I think it’s probably why law students develop such critical thinking because life is a series of it depends. Killing your husband can appear gravely wrong, but it depends on whether you are a victim of abuse and is suffering from battered woman syndrome.

In real life, we just do not fully realize that our decisions and actions are us justifying our emotions, to where and when it depends. Most often this confuses us like whether or not we’d take an opportunity, whether or not some things are real, whether or not we continue or start over. But answering all these is the “it depends” our heart makes.

Finding your purpose and own voice

I thought I’d become a great architect someday, with the hopes of providing homes and not just houses. But life took a detour and made me realize that it is the law that’ll give me my purpose and make my voice a lot clearer.

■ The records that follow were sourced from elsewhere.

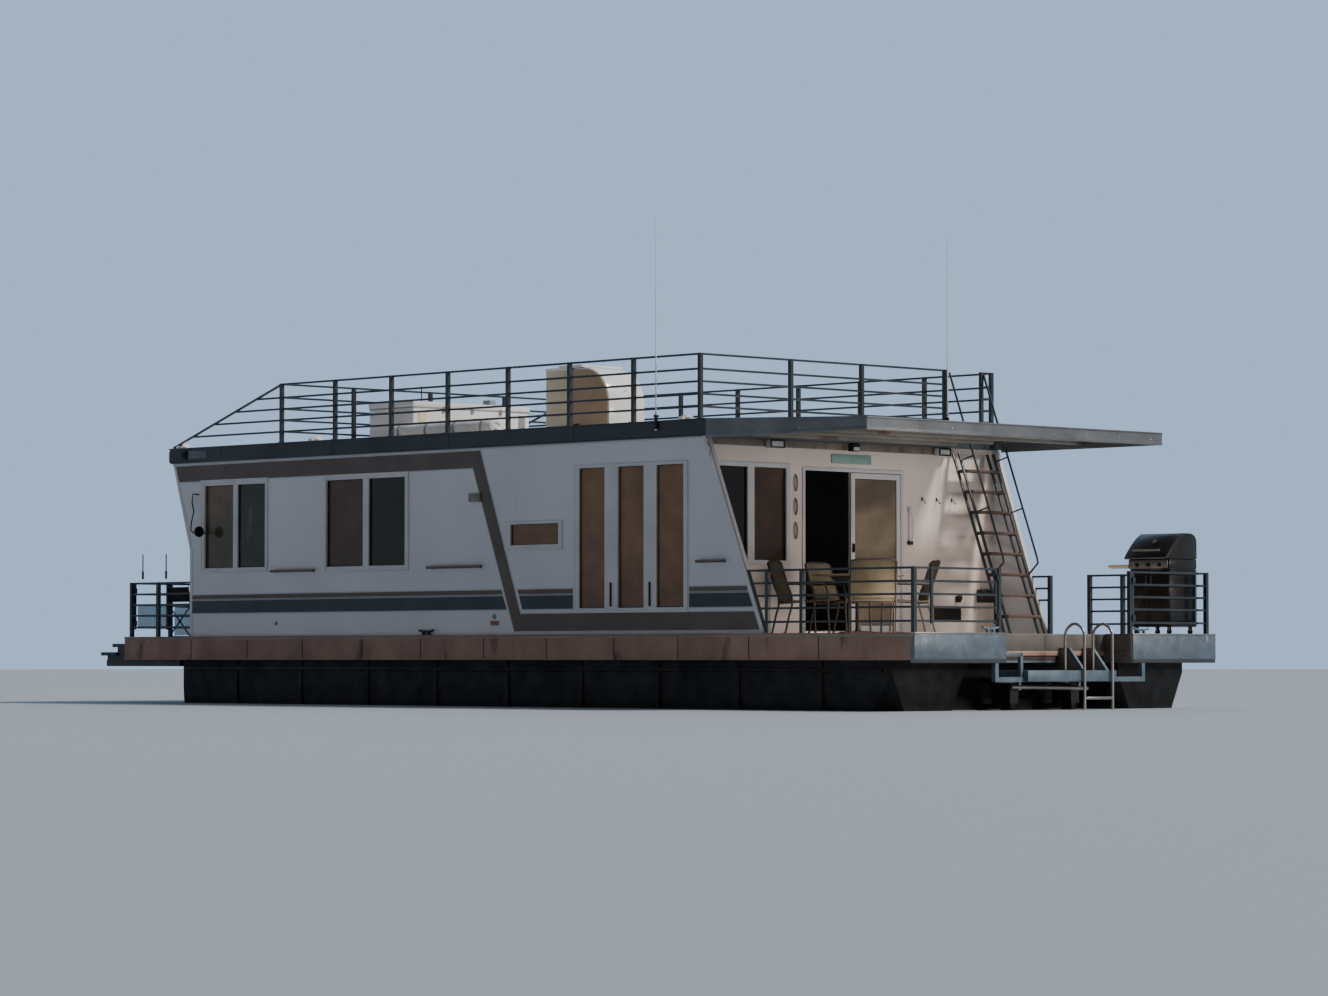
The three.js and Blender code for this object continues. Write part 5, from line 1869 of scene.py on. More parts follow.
@dataclass
class CabinTrim:
    """Trim, bars and small fittings on the cabin's walls."""

    grab_bars: tuple[tuple[float, float], ...] = ((11.04, 11.96), (7.63, 8.70), (3.16, 3.65))
    grab_height: float = 1.81
    bar_depth: float = 0.055

    def build(self) -> None:
        """Dresses the walls and adds their trim."""
        for node, finish in (
            ("side_wall_port", WALL_WHITE),
            ("side_wall_starboard", WALL_WHITE),
            ("bow_wall", WALL_WHITE),
            # the stern wall takes the copy of the panel with painted sunlight
            ("stern_wall", SUNLIT_STERN_WHITE),
        ):
            dress_node(node, finish)
        for side in Side:
            FilmBands(side).build()
            self.add_wing_trim(side)
            self.add_grab_bars(side)
            self.add_bow_corner(side)
        self.add_port_fittings()
        self.add_stern_fittings()

    def add_wing_trim(self, side: Side) -> None:
        """The white extrusion that caps the wing's sloping edge, and its lamp.

        Args:
            side: The side of the boat.
        """
        way = side.value
        low, high = 0.925, 3.335
        inner, outer = WALL_Y - 0.056, WALL_Y + 0.008
        foot, top = wing_edge(low, side), wing_edge(high, side)
        outline = [(foot - 0.012, low), (foot + 0.06, low), (top + 0.06, high), (top - 0.012, high)]
        cap = slab("cap", [(at(s), way * outer, above(h)) for s, h in outline], (0, -way * 0.008, 0), 0.002)
        back = slab(
            "back", [(at(s), way * inner, above(h)) for s, h in outline], (0, way * 0.006, 0), 0.002
        )
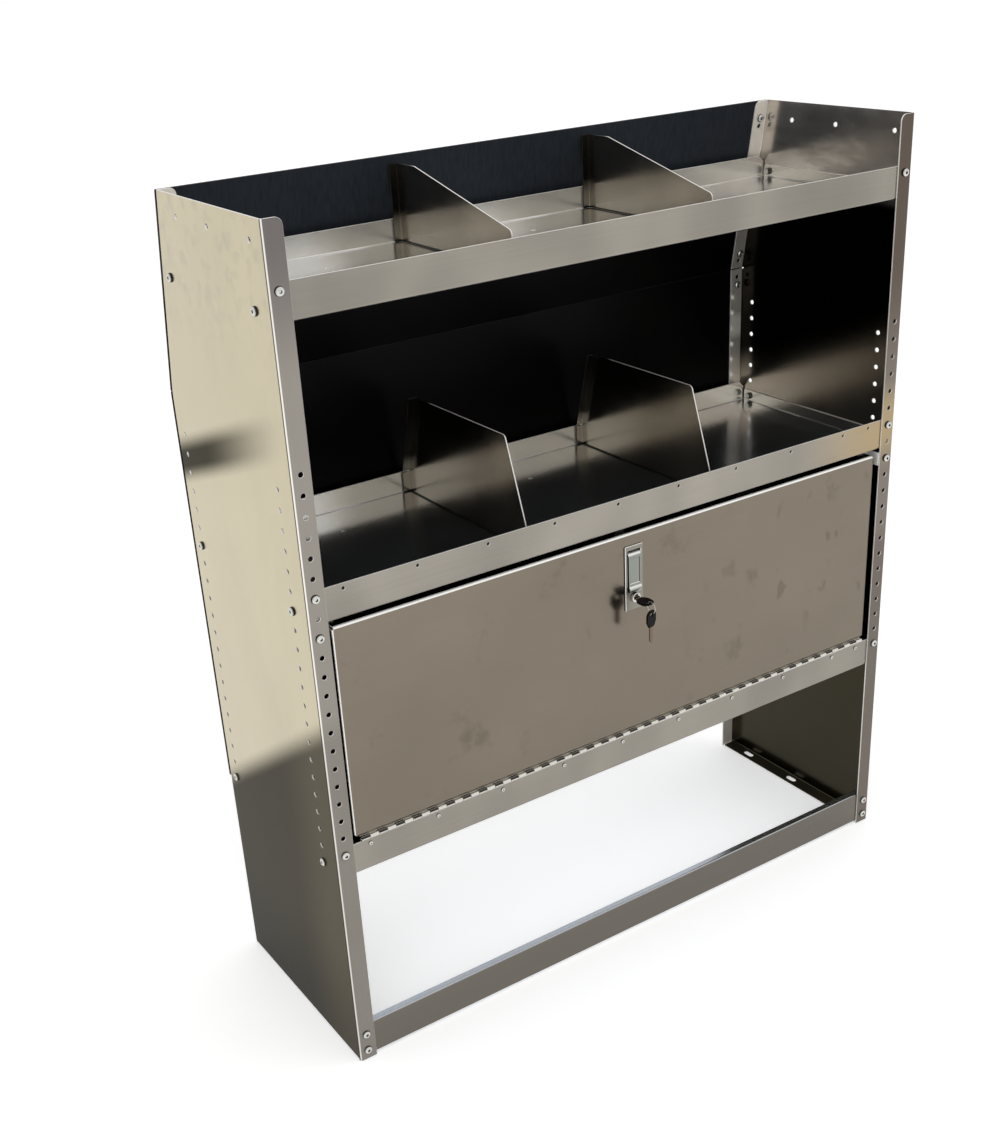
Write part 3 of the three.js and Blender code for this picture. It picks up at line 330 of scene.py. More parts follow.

I figured out one thing that makes the law and lawyers essential. It is the reason and the series of it depends. Because technology may advance at its best form, but providing reasons in the series of it depends for real-life situations is something hard to replace. It is beyond the codals and textbooks, that only a human with a sense of duty and responsibility can fulfill impartially — like lady justice. The future needs us, maybe not for its fulfillment but for its growth and security. And I will go back to these thoughts if ever my exhaustion gets the best of me again.

Life is uncertain and may take a detour sometime again, but with everything I have done and made so far, I won’t take it as a wasted effort and time. I’ll treat this as a reservation and a stock opportunity that I can pull out once I decide to begin again (no I’m not quitting, this is just a what-if). My endpoint is also my start point. And I think if everyone sees their endpoints that way, lesser people would be afraid to take the chance and follow their dreams. Because the changes in the middle will scare us less.

I think this is the answer to my interlude and the paradise that I’m scared of.

Thoughts are my own and I do not represent anyone in law school.